Brief:
Select all lines with the string "scene" in them, and copy those lines.

Material:
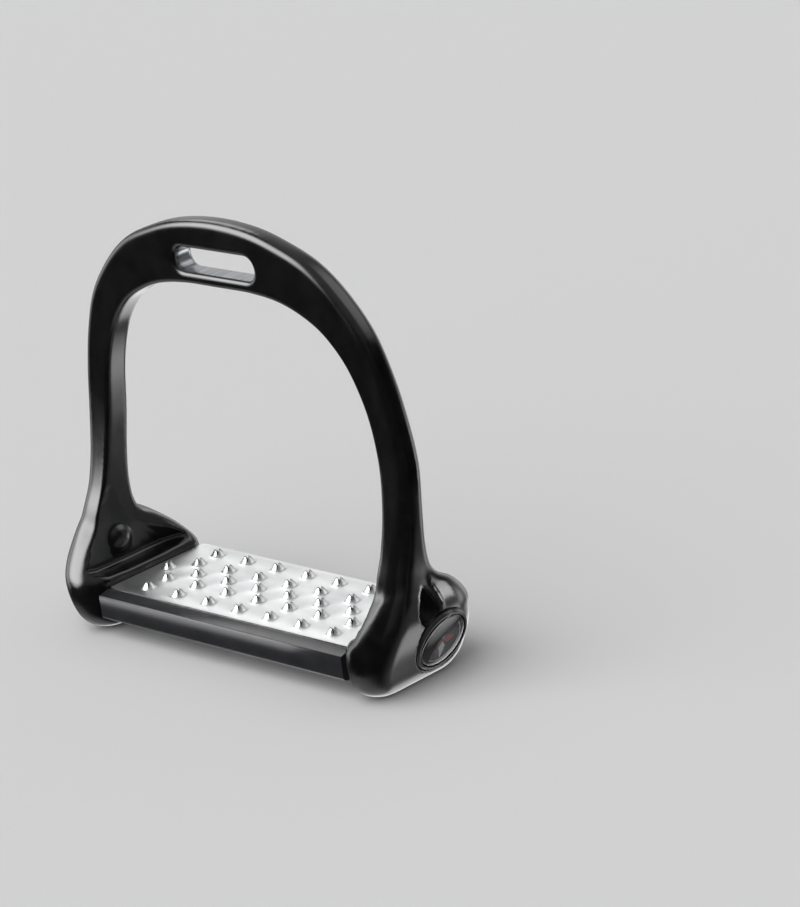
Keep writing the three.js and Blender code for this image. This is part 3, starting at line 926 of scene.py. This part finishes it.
def badge_disc(side):
    """Dark disc with a plain four-pointed compass figure and a thin ring, marks of no maker."""
    base, radius, face = BADGE_FLOOR, DISC_RADIUS, BADGE_FLOOR + 0.74
    low, high = face - 0.1, face + 0.05             # foot and top of the printed marks
    inner, outer = 7.6, 7.9                         # of the thin ring
    disc = [(0, base), (radius, base), (radius, low), (radius - 0.1, face), (0, face)]
    ring = [(inner, low), (outer, low), (outer, high), (inner, high), (inner, low)]
    parts = [lathe("disc", disc, 128), lathe("ring", ring, 128)]
    for k in range(4):
        reach = 7.2 if k % 2 == 0 else 5.8
        star = [(0.5, 0), (reach * 0.34, 1.5), (reach, 0), (reach * 0.34, -1.5)]
        point = loft("point", [[(x, y, z) for x, y in star] for z in (low, high)])
        parts.append(turned(point, Matrix.Rotation(math.pi / 2 * k, 4, "Z")))
    counts = np.cumsum([len(part.data.polygons) for part in parts])
    badge = joined(f"disc_{side}", parts)
    badge.data.materials.append(badge_foil())
    badge.data.materials.append(badge_ink("ink_silver", (0.8, 0.8, 0.84)))
    badge.data.materials.append(badge_ink("ink_red", (0.5, 0.07, 0.06)))
    foil, silver, red = 0, 1, 2
    piece_materials = (foil, silver, silver, red, silver, red)
    for index, polygon in enumerate(badge.data.polygons):
        piece = int(np.searchsorted(counts, index, side="right"))
        polygon.material_index = piece_materials[piece]
    badge = shade(turned(badge, badge_matrix()), 30)
    return finish_piece(sided(badge, side), None, f"badge_disc_{side}")


def badge_dome(side):
    """Clear domed cover over the disc."""
    base, radius, rise = BADGE_FLOOR + 0.8 + GAP, DISC_RADIUS - 0.2, 0.9
    profile = [(0, base), (radius - 0.05, base), (radius, base + 0.05), *arc(radius, rise, base + 0.2, 17)]
    dome = turned(lathe(f"dome_{side}", profile, 128, 50), badge_matrix())
    return finish_piece(sided(dome, side), clear_resin(), f"badge_dome_{side}")


# ---------------------------------------------------------------- studio

BACKDROP = 0.64         # close to the floor, so that the horizon hardly shows
ROOM_LIGHT = 0.36       # what lights the floor and the matt surfaces
ROOM_BEHIND = 0.24      # what the gloss sees behind the iron
ROOM_ABOVE = 0.35       # and above it

# Direction, half angle and soft edge in degrees, and brightness of each softbox in the gloss
SOFTBOXES = (
    ((-0.60, -0.62, 0.50), 12, 20, 8.0),      # front left: the flange of the left hub
    ((-0.98, -0.19, 0.08), 8, 16, 1.6),       # left: its outer edge
    ((-0.69, 0.64, 0.36), 12, 18, 0.55),      # behind, high: the tread plate
    ((-0.69, 0.30, 0.66), 9, 9, 2.6),         # above: the lip of the bar and the crest of the arch
    ((-0.38, 0.62, -0.69), 17, 8, 1.7),       # behind, low: the underside of the left shoulder
    ((-0.35, -0.15, -0.92), 24, 20, 0.7),     # below: the undersides of the hubs
    ((0.48, 0.62, -0.62), 5, 11, 2.4),        # behind, right: the outer side of the right hub
    ((0.33, 0.90, -0.27), 6, 9, 1.8),         # the rear outer edge of the right branch
    ((-0.25, 0.97, 0.0), 12, 14, 0.9),        # straight behind: the back of the hub's lobe
    ((0.31, 0.64, 0.67), 12, 14, 1.1),        # behind, right, high: the right side of the teeth
)

CAMERA_AIM = (22.5, 49.3, 54.6)
CAMERA_DISTANCE = 1356
CAMERA_AZIMUTH = 47.2
CAMERA_ELEVATION = 19.22
CAMERA_ROLL = -8.27
FOCAL_LENGTH = 158.77


def floor():
    """A wide pale floor just under the iron, which its gloss doesn't reflect."""
    half, drop = 9000, 0.05
    mat, shader = material("studio_floor", (0.8, 0.8, 0.805), 0.9)
    shader.inputs["Specular IOR Level"].default_value = 0.1
    plane = rectangle("floor", half, half, -drop)
    plane.data.materials.append(mat)
    plane.visible_glossy = False


def card(name, middle, towards, size, brightness):
    """A light or black card beside the iron that only its gloss reflects. Millimetres."""
    mat = bpy.data.materials.new(name)
    mat.use_nodes = True
    tree = mat.node_tree
    glow_node = node(tree, "ShaderNodeEmission", Strength=brightness)
    tree.links.new(glow_node.outputs["Emission"], tree.nodes["Material Output"].inputs["Surface"])
    width, height = size
    board = rectangle(name, width / 2, height / 2, 0)
    board.data.materials.append(mat)
    board.rotation_mode = "QUATERNION"
    board.rotation_quaternion = Vector(towards).to_track_quat("Z", "Y")
    board.location = Vector(middle) / 1000
    board.visible_camera = board.visible_diffuse = board.visible_shadow = False
    board.visible_transmission = False


def glow(tree, towards, angle, soft, strength):
    """A round softbox in the sky: full within angle degrees of its middle, gone soft degrees further out."""
    coords = node(tree, "ShaderNodeTexCoord")
    along = node(tree, "ShaderNodeVectorMath", operation="DOT_PRODUCT")
    tree.links.new(coords.outputs["Generated"], along.inputs[0])
    along.inputs[1].default_value = Vector(towards).normalized()
    rim, core = math.cos(math.radians(angle + soft)), math.cos(math.radians(angle))
    return spread(tree, along.outputs["Value"], 0, strength, rim, core)


def world():
    """The camera sees a pale backdrop and an even room lights the matt surfaces. Gloss sees a
    darker room, almost black in front, with softboxes round the iron."""
    made = bpy.data.worlds.new("studio")
    made.use_nodes = True
    tree = made.node_tree
    back = tree.nodes["Background"]
    coords = node(tree, "ShaderNodeTexCoord")
    split = node(tree, "ShaderNodeSeparateXYZ")
    tree.links.new(coords.outputs["Generated"], split.inputs["Vector"])
    behind = spread(tree, split.outputs["Y"], 0.01, ROOM_BEHIND, -0.1, 0.3)
    above = spread(tree, split.outputs["Z"], 0.0, ROOM_ABOVE, 0.3, 0.9)
    gloss = math_of(tree, "MAXIMUM", behind, above)
    for towards, angle, soft, strength in SOFTBOXES:
        gloss = math_of(tree, "ADD", gloss, glow(tree, towards, angle, soft, strength))
    path = node(tree, "ShaderNodeLightPath")
    room = node(tree, "ShaderNodeMix", data_type="FLOAT")
    tree.links.new(path.outputs["Is Glossy Ray"], room.inputs["Factor"])
    room.inputs["A"].default_value = ROOM_LIGHT
    tree.links.new(gloss, room.inputs["B"])
    seen = node(tree, "ShaderNodeMix", data_type="FLOAT")
    tree.links.new(path.outputs["Is Camera Ray"], seen.inputs["Factor"])
    tree.links.new(room.outputs["Result"], seen.inputs["A"])
    seen.inputs["B"].default_value = BACKDROP
    tree.links.new(seen.outputs["Result"], back.inputs["Color"])
    bpy.context.scene.world = made


def cards():
    """Cards near the right hub: a black one in front, a black one outside, and a small light one."""
    card("front_flag", (54, -45, 38), (0, 1, 0), (72, 86), 0)
    card("right_flag", (135, 55, 95), (-1, 0, 0), (110, 130), 0)
    card("lobe_card", (97, 20, 29), (-0.77, -0.64, 0.08), (10, 9), 6.5)


def fill_light():
    """Broad light from high in front that lifts the shadow under the tread."""
    light = bpy.data.lights.new("fill", "SUN")
    light.energy = 1.9
    light.angle = math.radians(80)
    lamp = linked("fill", light)
    lamp.rotation_mode = "QUATERNION"
    lamp.rotation_quaternion = Vector((-0.15, -0.75, 0.8)).to_track_quat("Z", "Y")
    lamp.visible_glossy = False


def camera():
    """The photograph's camera: a long lens from the front right, a little above."""
    azimuth, elevation = math.radians(CAMERA_AZIMUTH), math.radians(CAMERA_ELEVATION)
    back = Vector((math.sin(azimuth) * math.cos(elevation), -math.cos(azimuth) * math.cos(elevation),
                   math.sin(elevation)))
    lens = bpy.data.cameras.new("camera")
    lens.lens = FOCAL_LENGTH
    lens.sensor_width = 36
    lens.clip_start, lens.clip_end = 0.05, 60
    cam = linked("camera", lens)
    cam.location = (Vector(CAMERA_AIM) + back * CAMERA_DISTANCE) / 1000
    level = (-back).to_track_quat("-Z", "Y").to_matrix().to_4x4()
    cam.rotation_euler = (level @ Matrix.Rotation(math.radians(CAMERA_ROLL), 4, "Z")).to_euler()
    bpy.context.scene.camera = cam


bpy.context.scene.view_settings.view_transform = "Standard"
camera()
world()
cards()
fill_light()
floor()

ZINC = zinc_plate()
cast_frame()
tread_bar()
tread_plate()
tread_pad()
for number in range(1, 7):
    plate_screw(number)
for side in ("right", "left"):
    hub_washer(side)
    hub_bolt(side)
    badge_bezel(side)
    badge_disc(side)
    badge_dome(side)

Result for this exercise:
Keep writing the three.js and Blender code for this image. This is part 3, starting at line 926 of scene.py. This part finishes it.
    bpy.context.scene.world = made
    bpy.context.scene.camera = cam
bpy.context.scene.view_settings.view_transform = "Standard"